* Begin *

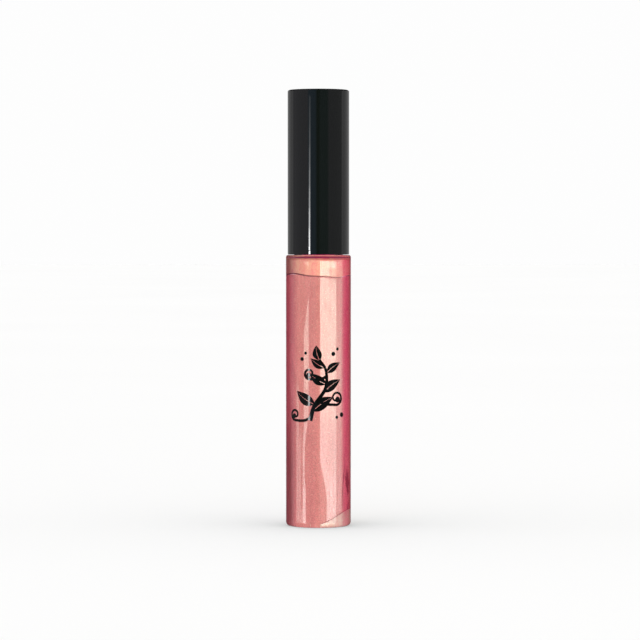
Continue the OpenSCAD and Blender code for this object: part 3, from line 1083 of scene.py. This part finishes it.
def cap_surroundings(sky, azimuth):
    """The dim studio that the cap mirrors."""
    dark, left_side, right_side = (0.05, 0.05, 0.05), (0.40, 0.40, 0.42), (0.30, 0.31, 0.31)
    middle, right = (0.06, 0.11, 0.06), (0.125, 0.20, 0.17)
    stops = [(-180, dark), (-118, dark), (-100, left_side), (-42, left_side), (-36, (0.20, 0.31, 0.39)),
             (-12, (0.18, 0.29, 0.36)), (-5, middle), (1, middle), (8, right), (34, right),
             (40, right_side), (92, right_side), (110, dark), (180, dark)]
    return sky.add("Background", 0, Color=by_azimuth(sky, azimuth, stops))


def gloss_surroundings(sky, azimuth, up):
    """The studio that lights what is behind the clear wall: rosy round the sides, dark behind,
    paler steeply above and below, with the soft boxes on top."""
    behind = (0.12, 0.04, 0.07)
    stops = [(-180, behind), (-165, (0.30, 0.12, 0.15)), (-146, (0.72, 0.42, 0.50)),
             (-123, (0.75, 0.50, 0.50)), (-100, (1.10, 0.88, 0.68)), (-50, (1.20, 1.00, 0.78)),
             (0, (1.45, 1.20, 0.92)), (40, (1.45, 1.18, 0.92)), (80, (1.50, 1.25, 1.05)),
             (115, (1.75, 1.38, 1.28)), (127, (1.35, 0.32, 0.60)), (150, (1.10, 0.10, 0.36)),
             (170, (0.62, 0.02, 0.17)), (180, behind)]
    rosy = by_azimuth(sky, azimuth, stops)
    left_end = sky.times(sky.spread(azimuth, -155, -125, 1.0, 0.0), sky.spread(up, -5.5, -2.0, 0.8, 0.2))
    rosy = sky.blend(left_end, rosy, (0.03, 0.01, 0.02))
    steep = sky.plus(sky.spread(up, 25, 40), sky.spread(up, -24, -12, 1.0, 0.0))
    around = sky.add("Background", 0, Color=sky.blend(steep, rosy, (1.42, 1.03, 1.22)),
                     Strength=sky.spread(up, -6.0, -2.5, 0.84, 1.0))
    pinker = sky.spread(up, -4.4, -3.3, 1.0, 0.0)
    boxes = sky.add("Background", 0, Color=sky.blend(pinker, (0.86, 1.0, 0.84), (0.87, 0.98, 0.94)),
                    Strength=soft_boxes(sky, azimuth, up))
    return sky.fill("AddShader", around, boxes).outputs[0]


def make_world():
    """White to the camera, also through the clear wall. Rays that have been turned back see one
    of two studios: the gloss's if they have passed through the wall, or else the cap's."""
    world = bpy.data.worlds.new("studio")
    bpy.context.scene.world = world
    world.use_nodes = True
    sky = Nodes(world.node_tree)
    shown = world.node_tree.nodes["Background"]
    shown.inputs["Color"].default_value = (0.985, 0.985, 0.985, 1)
    x, y, z = (sky.add("SeparateXYZ", axis, Vector=sky.add("TexCoord", "Generated")) for axis in "XYZ")
    azimuth = sky.maths("DEGREES", sky.maths("ARCTAN2", x, sky.times(y, -1.0)))
    up = sky.maths("DEGREES", sky.maths("ARCSINE", z))

    def ray(name):
        return sky.add("LightPath", name)

    turns = sky.plus(ray("Glossy Depth"), ray("Diffuse Depth"))
    straight = sky.plus(ray("Is Camera Ray"), ray("Is Transmission Ray"))
    turned_back = sky.maths("GREATER_THAN", sky.minus(turns, straight), -0.5)
    through = sky.maths("GREATER_THAN", ray("Transmission Depth"), 0.5)
    cap_studio, gloss_studio = cap_surroundings(sky, azimuth), gloss_surroundings(sky, azimuth, up)
    studio = sky.fill("MixShader", through, cap_studio, gloss_studio).outputs[0]
    mixed = sky.fill("MixShader", turned_back, shown.outputs[0], studio).outputs[0]
    sky.give(mixed, world.node_tree.nodes["World Output"].inputs["Surface"])


CAP_STRIP = (-36.3, -31.0)  # azimuths of the bright line down the cap
CAP_STRIP_LOW, CAP_STRIP_STEP, CAP_STRIP_LEAN = 0.060, 0.008, 0.22


def make_lights(floor, film, black_pieces, inside_pieces):
    """Lamps that add to the world's light. Each lights only the pieces that it is for."""
    black = receivers("lit_black", black_pieces)
    insides = receivers("lit_insides", inside_pieces)
    ground = receivers("lit_floor", [floor])
    on_film = receivers("lit_film", [film])

    fill = soft_light("film_fill", 0, 0.10, 0.6, (0.9, 0.5), 2.7, on_film, colour=(1.0, 0.78, 0.66))
    side = soft_light("film_side", 120, 0.10, 0.6, (0.5, 0.5), 2.2, on_film, colour=(1.0, 0.10, 0.40))
    for lamp in (fill, side):
        lamp.visible_glossy = False
        lamp.visible_transmission = False
        lamp.light_linking.blocker_collection = ground  # the cap's shade would make the film too dark
    band("cap_left", -180, -108, 0.40, black, distance=0.5)
    band("cap_right", 97, 180, 0.44, black, distance=0.5)
    start, end = CAP_STRIP
    for step in range(9):
        low = CAP_STRIP_LOW + CAP_STRIP_STEP * step
        fade = math.exp(-(low + 0.004 - 0.067) / 0.016)
        lean = CAP_STRIP_LEAN * step
        high = low + CAP_STRIP_STEP
        band(f"cap_strip_{step}", start + lean, end + lean, 26 * fade, black, low=low, high=high)
    band("cap_foot_strip", start, end, 26, black, low=0.040, high=CAP_STRIP_LOW)
    band("print_strip", start, -30.3, 30, black, low=-0.02, high=0.034)
    around = (("left", -50, 0.8, 3.0), ("right", 60, 0.9, 2.0), ("back", 180, 0.9, 1.5))
    for where, azimuth, distance, radiance in around:
        soft_light(f"insides_{where}", azimuth, 0.15, distance, (0.6, 0.8), radiance, insides)
    overhead = add_object("overhead", bpy.data.lights.new("overhead", "SUN"))
    overhead.data.energy = 2.74
    overhead.data.angle = math.radians(110)
    overhead.light_linking.receiver_collection = ground


make_camera()
bottle = make_bottle()
gloss_pieces = make_gloss()
film = make_film()
line = make_level_shade()
painted_light_pieces = make_painted_light()
dark_streaks = make_dark_streaks()
sprig = make_print()
make_wiper()
make_washer()
make_stem()
make_inner_cap()
cap = make_cap_shell()
make_applicator()

floor = make_floor()
make_world()
outer_pieces = (bottle, *gloss_pieces, film, line, *painted_light_pieces, dark_streaks, sprig, cap)
make_lights(floor, film, [cap, sprig], [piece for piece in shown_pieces() if piece not in outer_pieces])

scene = bpy.context.scene
scene.view_settings.view_transform = "Standard"
scene.cycles.caustics_refractive = False
scene.cycles.caustics_reflective = False
scene.cycles.max_bounces = 18
scene.cycles.glossy_bounces = 14
scene.cycles.transmission_bounces = 14
scene.cycles.transparent_max_bounces = 16
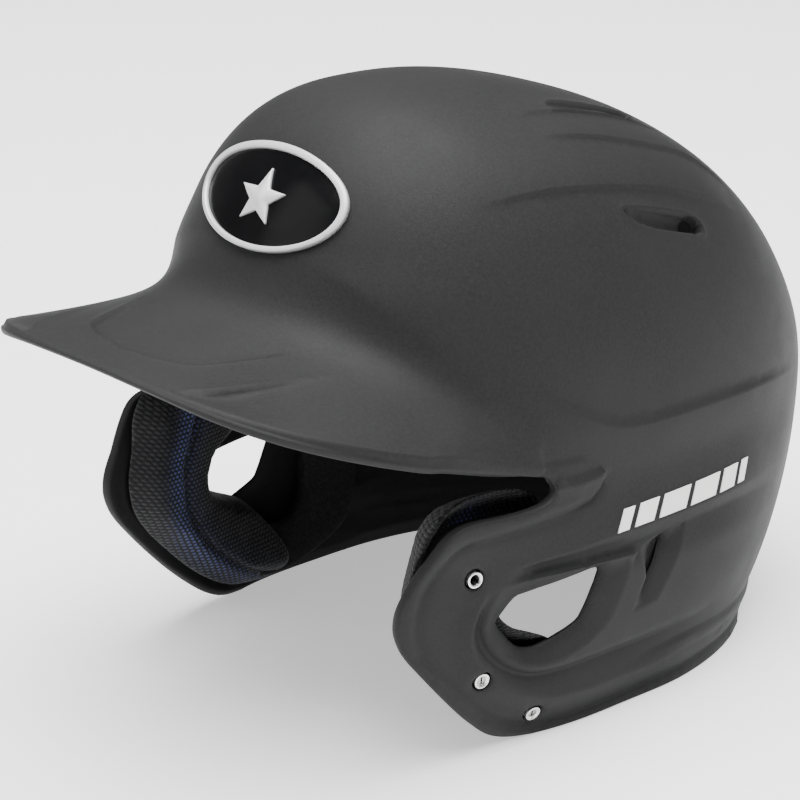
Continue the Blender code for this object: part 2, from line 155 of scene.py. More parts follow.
# The fabric layer on a jaw pad laps a little over the front of its liner block.
JAW_FABRIC = [(-22, 86), (-26, 94), (-37, 99), (-53, 100), (-64.5, 98), (-71.5, 89.5), (-75.5, 80.5),
              (-79, 70.5), (-80.8, 61), (-79.8, 52), (-77, 45.6), (-71, 36.6), (-63, 27.2), (-54.6, 17),
              (-45.7, 8.8), (-39, 4.4), (-32, 1.6), (-14, 0.6), (-4, 3), (-3, 12), (-8, 21), (-14, 28.5),
              (-20, 36.5), (-29, 41), (-38, 45.5), (-43.5, 51.5), (-43.5, 58), (-38, 65), (-30, 69.5),
              (-23, 76)]
JAW_LINER = [(-28, 88), (-48, 88.3), (-60, 87.8), (-65.5, 84), (-70, 78), (-75.4, 69), (-78.2, 61),
             (-77.4, 52.5), (-75, 46.6), (-69, 37.8), (-61.2, 28.6), (-52.4, 19.4), (-43.6, 11.4), (-37.2, 6.8),
             (-31, 3.4), (-14, 1.6), (2, 4), (16, 8), (28, 13), (35, 21), (39, 34), (39.5, 62), (36, 69),
             (20, 68.5), (15, 63), (12.5, 48), (11, 34), (6, 25.5), (-2, 21), (-9, 21.5), (-15, 25.5),
             (-23, 29), (-33, 31), (-44, 37), (-50, 47), (-49, 58), (-42, 66), (-33, 70), (-28, 76)]

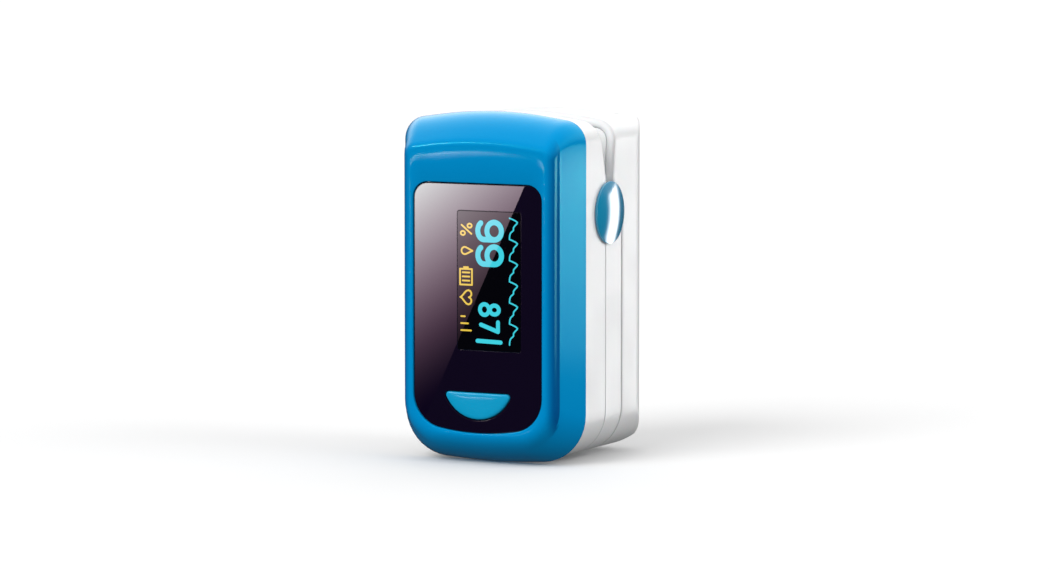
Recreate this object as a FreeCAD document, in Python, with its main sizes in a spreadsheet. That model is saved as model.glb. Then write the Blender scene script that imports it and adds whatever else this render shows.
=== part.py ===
import FreeCAD, Part

# Fingertip pulse oximeter, standing on its finger end, as a parametric FreeCAD document.
#
# The frame: X across the device, Y from the display (front, negative) to the battery door (back, positive),
# Z up along its length. The origin is at the bottom centre. Depths are measured back from the front face.

import math
import os

import Sketcher

DIMENSIONS = {
    # overall
    "length": 60.5,
    "width": 35.0,
    "body_depth": 34.0,
    # front view: shallow arches at both ends, rounded corners
    "top_slope": 0.14,
    "top_arch_radius": 74.0,
    "top_corner_radius": 4.2,
    "bottom_slope": 0.07,
    "bottom_arch_radius": 110.0,
    "bottom_corner_radius": 8.6,
    # back edges
    "back_side_radius": 7.0,
    "back_end_radius": 6.0,
    # blue bezel shell
    "bezel_depth": 6.8,
    "bezel_wall": 1.2,
    "bevel_side_run": 3.8,
    "bevel_end_run": 4.6,
    "bevel_middle": 0.4,
    "bevel_end_bulge": 0.6,
    "bevel_corner_drop": 2.4,
    "lip_length": 0.8,
    "lip_wall": 0.9,
    "lip_inset": 1.95,
    # display window
    "window_half": 12.4,
    "window_bottom": 5.5,
    "window_top": 48.5,
    "window_slope": 0.17,
    "window_arch_radius": 42.0,
    "window_top_radius": 2.8,
    "window_corner_radius": 6.0,
    "window_recess": 0.25,
    "window_flange": 0.4,
    "window_flange_wall": 0.7,
    # display, carrier and main board
    "display_gap": 0.3,
    "display_side_shift": 1.6,
    "display_height": 32.0,
    "display_glass_width": 19.3,
    "display_glass_length": 26.7,
    "display_glass_wall": 1.4,
    "carrier_wall": 0.6,
    "carrier_half": 11.4,
    "carrier_bottom": 15.0,
    "carrier_top": 47.4,
    "board_wall": 1.0,
    "board_half": 11.0,
    "board_bottom": 6.4,
    "board_top": 50.0,
    "part_room": 2.2,
    # power key
    "key_half": 6.6,
    "key_top": 12.5,
    "key_side_slope": 1.732,
    "key_top_radius": 0.6,
    "key_foot_radius": 6.8,
    "key_proud": 0.25,
    "key_flange": 0.5,
    "key_flange_wall": 0.3,
    "key_travel": 0.35,
    "switch_body_height": 1.7,
    "plunger_radius": 0.9,
    # white shells
    "white_step": 0.4,
    "shell_wall": 1.5,
    "seam_depth": 15.1,
    "seam_gap": 0.15,
    "parting_depth": 21.3,
    "parting_gap": 0.3,
    # hinge
    "hinge_depth": 16.2,
    "hinge_height": 43.0,
    "boss_radius": 4.9,
    "boss_height": 0.8,
    "boss_gap": 0.35,
    "pin_radius": 1.0,
    "lug_radius": 3.4,
    "lug_wall": 2.0,
    "lug_gap": 0.35,
    "cap_radius": 5.4,
    "cap_rim": 0.35,
    "cap_dome": 0.7,
    "cap_gap": 0.1,
    "cap_stem_radius": 2.6,
    "cap_stem_length": 0.7,
    # notch between the pinch ends
    "notch_root": 5.5,
    "notch_front_offset": -0.9,
    "notch_rear_offset": 1.7,
    "notch_front_slope": 0.27,
    "notch_rear_slope": 0.1,
    "notch_wall_foot": 3.6,
    # finger channel
    "trough_half": 10.5,
    "trough_wall": 1.2,
    "trough_radius": 4.0,
    "trough_end": 38.8,
    "tray_wall": 1.2,
    "pad_floor": 1.6,
    "pad_bottom": 1.4,
    "pad_radius": 9.6,
    "plug_half": 10.1,
    "plug_rise": 2.2,
    "plug_bottom": 3.6,
    "rear_pad_floor": 0.9,
    "rear_pad_rise": 2.4,
    # optics
    "sensor_height": 20.0,
    "lens_radius": 3.0,
    "lens_wall": 1.0,
    # battery bay
    "door_wall": 1.2,
    "door_half": 11.6,
    "door_bottom": 7.0,
    "door_tongue": 0.7,
    "cell_radius": 5.25,
    "cell_length": 43.5,
    "cell_nub_radius": 1.9,
    "cell_nub_length": 1.0,
    "cell_gap": 0.25,
    "cell_pitch": 10.9,
    "cell_bottom": 7.8,
    "bay_wall": 1.2,
    "contact_wall": 0.4,
    "contact_coil_radius": 2.6,
    "contact_coil_pitch": 0.8,
    "contact_coil_turns": 1.75,
    "contact_wire_radius": 0.25,
    # fastening
    "column_radius": 1.75,
    "column_side": 13.75,
    "screw_low": 9.5,
    "screw_high": 34.0,
    "screw_radius": 0.85,
    "screw_head_radius": 1.5,
    "screw_head_wall": 0.8,
    "screw_length": 6.0,
    # torsion spring
    "wire_radius": 0.3,
    "coil_radius": 1.75,
    "coil_pitch": 1.0,
    "coil_turns": 7.5,
    "leg_length": 9.8,
    "fit_gap": 0.15,
}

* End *

WHAT TO DO |
Exactly as written, return the lines from the line containing "Recreate this object" through the line containing "import FreeCAD, Part", both included.

RESULT FOR THIS EXERCISE |
Recreate this object as a FreeCAD document, in Python, with its main sizes in a spreadsheet. That model is saved as model.glb. Then write the Blender scene script that imports it and adds whatever else this render shows.
=== part.py ===
import FreeCAD, Part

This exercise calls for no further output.